I would like to prove the following claim:
Suppose A and B are (square, symmetric) positive definite matrices of dimension nxn (with underlying vector space V).
Then, B-A is positive semi-definite IFF $A^{-1}$ – $B^{-1}$ is positive semi-definite.
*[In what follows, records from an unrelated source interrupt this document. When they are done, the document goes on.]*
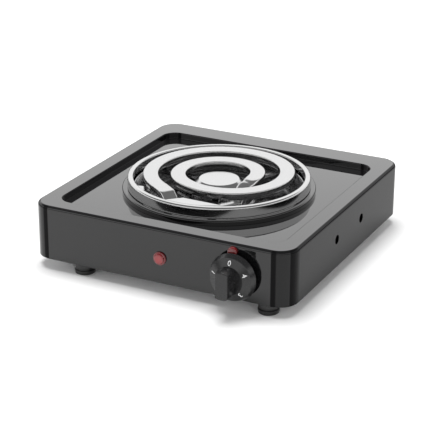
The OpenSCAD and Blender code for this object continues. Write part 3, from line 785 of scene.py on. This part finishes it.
def build_coil(settings):
    """A rounded tube carried along its line and pressed flat on top. Its section is a cubic
    superellipse above its widest line and an ellipse below; heights over the press are eased down
    to it, so the flat narrows to a point where the tube dives."""
    line, press = tube_line(settings)
    width, height = settings.tube_width / 2, settings.tube_height
    crown, belly = 4.8 * MM, height - 2.6 * MM
    angle = np.linspace(0, 2 * math.pi, 64, endpoint=False)
    cos, sin = np.cos(angle), np.sin(angle)
    power = np.where(sin > 0, 2 / 3, 1.0)
    side = width * np.sign(cos) * np.abs(cos) ** power
    up = np.where(sin > 0, crown, belly) * np.sign(sin) * np.abs(sin) ** power
    up += height / 2 - 2.6 * MM
    along = np.gradient(line, axis=0)
    along /= np.linalg.norm(along, axis=1)[:, None]
    across = np.cross([0, 0, 1], along)
    across /= np.linalg.norm(across, axis=1)[:, None]
    above = np.cross(along, across)
    grid = line[:, None] + across[:, None] * side[None, :, None] + above[:, None] * up[None, :, None]
    ease = 0.45 * MM
    limit = press[:, None]
    z = grid[..., 2]
    near = np.clip(1 - np.abs(z - limit) / ease, 0, 1)
    grid[..., 2] = np.minimum(z, limit) - near ** 2 * ease / 4
    ends = [np.repeat(grid[k].mean(0)[None], len(angle), 0)[None] for k in (0, -1)]
    return skin("coil_tube", np.concatenate([ends[0], grid, ends[1]]))


def build_cap():
    """The centre cap: a flat disc with a sloped edge, turned about the burner."""
    top, low = CAP_MID[2] + CAP_HALF[2], CAP_MID[2] - CAP_HALF[2]
    out = CAP_HALF[0]
    flat = out - 4.3 * MM
    outline = rounded([(0, top, 0), (flat, top, 0.6 * MM), (out, top - 2.9 * MM, 0.3 * MM),
                       (out - 0.4 * MM, top - 3.2 * MM, 0.1 * MM),
                       (flat - 0.4 * MM, top - 0.8 * MM, 0.4 * MM),
                       (4 * MM, top - 0.8 * MM, 0.3 * MM), (4 * MM, low, 0.2 * MM), (0, low, 0)],
                      closed=False, hold=0.1 * MM)
    return lathe("cap_disc", outline, (*BURNER, 0), count=128, closed=False)


def build_arm(number, turn, settings):
    """One support arm: an upside-down channel with a rounded back, whose skirt is shallower where it
    rests on the bowl's rim."""
    half, wall = settings.arm_width / 2, 0.8 * MM
    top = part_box("support_spider")[1].z
    stations = [(9 * MM, 4 * MM), (71 * MM, 4 * MM), (72.5 * MM, 2.1 * MM), (78.8 * MM, 2.1 * MM)]
    rows = []
    for reach, deep in stations:
        outline = rounded([(half, -deep, 0), (half, 0, 2.6 * MM), (-half, 0, 2.6 * MM), (-half, -deep, 0),
                           (wall - half, -deep, 0), (wall - half, -wall, 1.8 * MM),
                           (half - wall, -wall, 1.8 * MM), (half - wall, -deep, 0)], hold=0.05 * MM)
        rows.append(np.column_stack([np.full(len(outline), reach), outline]))
    local = np.array(rows)
    c, s = math.cos(turn), math.sin(turn)
    x, y = local[..., 0] * c - local[..., 1] * s, local[..., 0] * s + local[..., 1] * c
    grid = np.stack([x + BURNER[0], y + BURNER[1], local[..., 2] + top], -1)
    count = grid.shape[1]
    piece = skin(f"spider_arm_{number}", grid, tidy=False)
    close = bmesh.new()
    close.from_mesh(piece.data)
    close.verts.ensure_lookup_table()
    for row in (0, len(stations) - 1):
        close.faces.new([close.verts[row * count + k] for k in range(count)])
    bmesh.ops.recalc_face_normals(close, faces=close.faces)
    close.to_mesh(piece.data)
    close.free()
    piece.data.set_sharp_from_angle(angle=math.radians(50))
    return piece


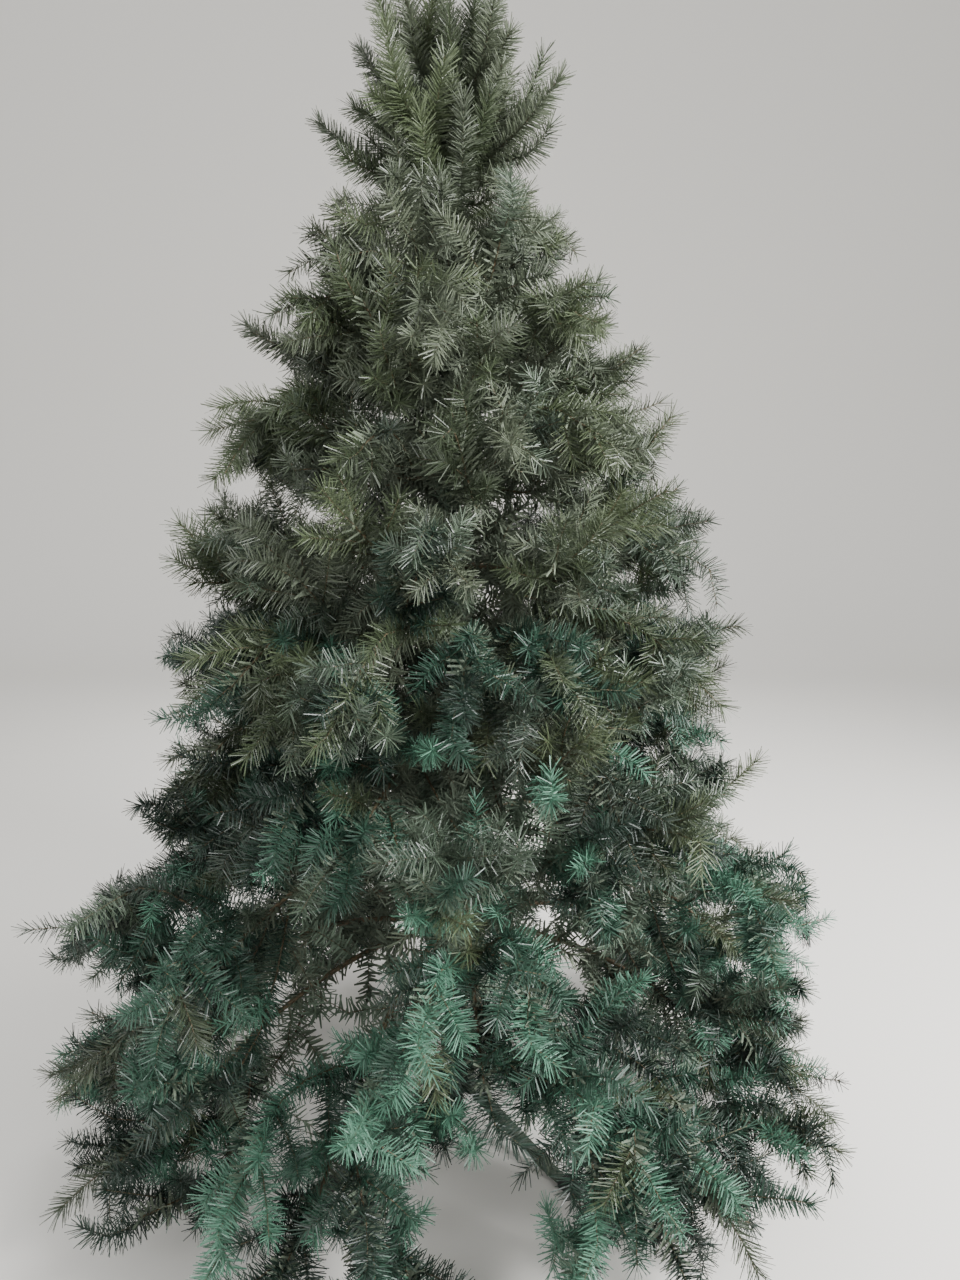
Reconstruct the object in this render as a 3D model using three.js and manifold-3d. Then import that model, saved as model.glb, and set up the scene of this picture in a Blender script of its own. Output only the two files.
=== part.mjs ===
// An artificial Christmas tree, undecorated: a steel pole in a four-legged stand, wire boughs hooked
// on collars round the pole, and masses of wired plastic needle sprays.
// Millimetres, +Z up. The origin is on the floor, in the middle of the underside of the stand.
import * as THREE from 'three';
import { mergeVertices } from 'three/addons/utils/BufferGeometryUtils.js';
import Module from 'manifold-3d';

const wasm = await Module();
wasm.setup();

// Whole tree
const TREE_HEIGHT = 2410;
const GAP = 0.3;
const SLIVER = 0.05;
const SPACE_MARGIN = 6;
const FLOOR_CLEARANCE = 14;
const LIMB_CLEARANCE = 12;

// Pole: three steel tubes, each a little thinner than the one below
const POLE_SIDES = 12;
const POLE_RADII = [16, 14.5, 12];
const POLE_JOINTS = [1000, 1740];
const POLE_TOP = 1965;
const SLEEVE_RADIUS = 18.5;
const SLEEVE_HEIGHT = 60;
const COLLAR_RADIUS = 27;
const COLLAR_HEIGHT = 20;

// Stand
const HUB_RADIUS = 24;
const HUB_BORE_SLACK = 0.4;
const HUB_HEIGHT = 170;
const HUB_FLOOR = 8;
const HUB_RIM_RADIUS = 28;
const HUB_RIM_HEIGHT = 12;
const LEG_COUNT = 4;
const LEG_TURN = 45;
const LEG_REACH = 370;
const LEG_WIDTH = 24;
const LEG_DEPTH = 14;
const LEG_TOP = 120;
const LEG_ROOT_DEPTH = 44;
const LEG_NECK = 26;
const LEG_NECK_SLOPE = { along: 10, down: 20 };
const LEG_TOE_SLOPE = { along: 6, up: 3 };
const FOOT_LENGTH = 46;
const FOOT_WIDTH = 34;
const FOOT_HEIGHT = 16;
const FOOT_OVERHANG = 8;
const SCREW_COUNT = 4;
const SCREW_HEIGHT = 146;
const SCREW_RADIUS = 4;
const SCREW_LENGTH = 26;
const SCREW_INSET = 1.8;
const KNOB_RADIUS = 11;
const KNOB_THICKNESS = 7;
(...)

My attempted approach is to use the variational characterisation of eigenvalues:
$\forall x \in V , x^T(B-A)x \geq 0 \Rightarrow x^TBx \geq x^TAx$
By the variational characterisation of eigenvalues of symmetric matrices,
$\lambda_k(B) = max_{dim(U) = k} min_{x\in U, ||x|| = 1} \ x^TBx \geq max_{dim(U) = k} min_{x\in U, ||x|| = 1} \ x^TAx = \lambda_k(A)$
$\forall \ \ 1\leq k\leq n$
If this is true, I think the claim follows just by comparing magnitudes of the eigenvalues of the inverses because A and B are Positive definite, but I am wondering whether the last step above is in fact correct. Does the maxmin above preserve $x^TBx \geq x^TAx$?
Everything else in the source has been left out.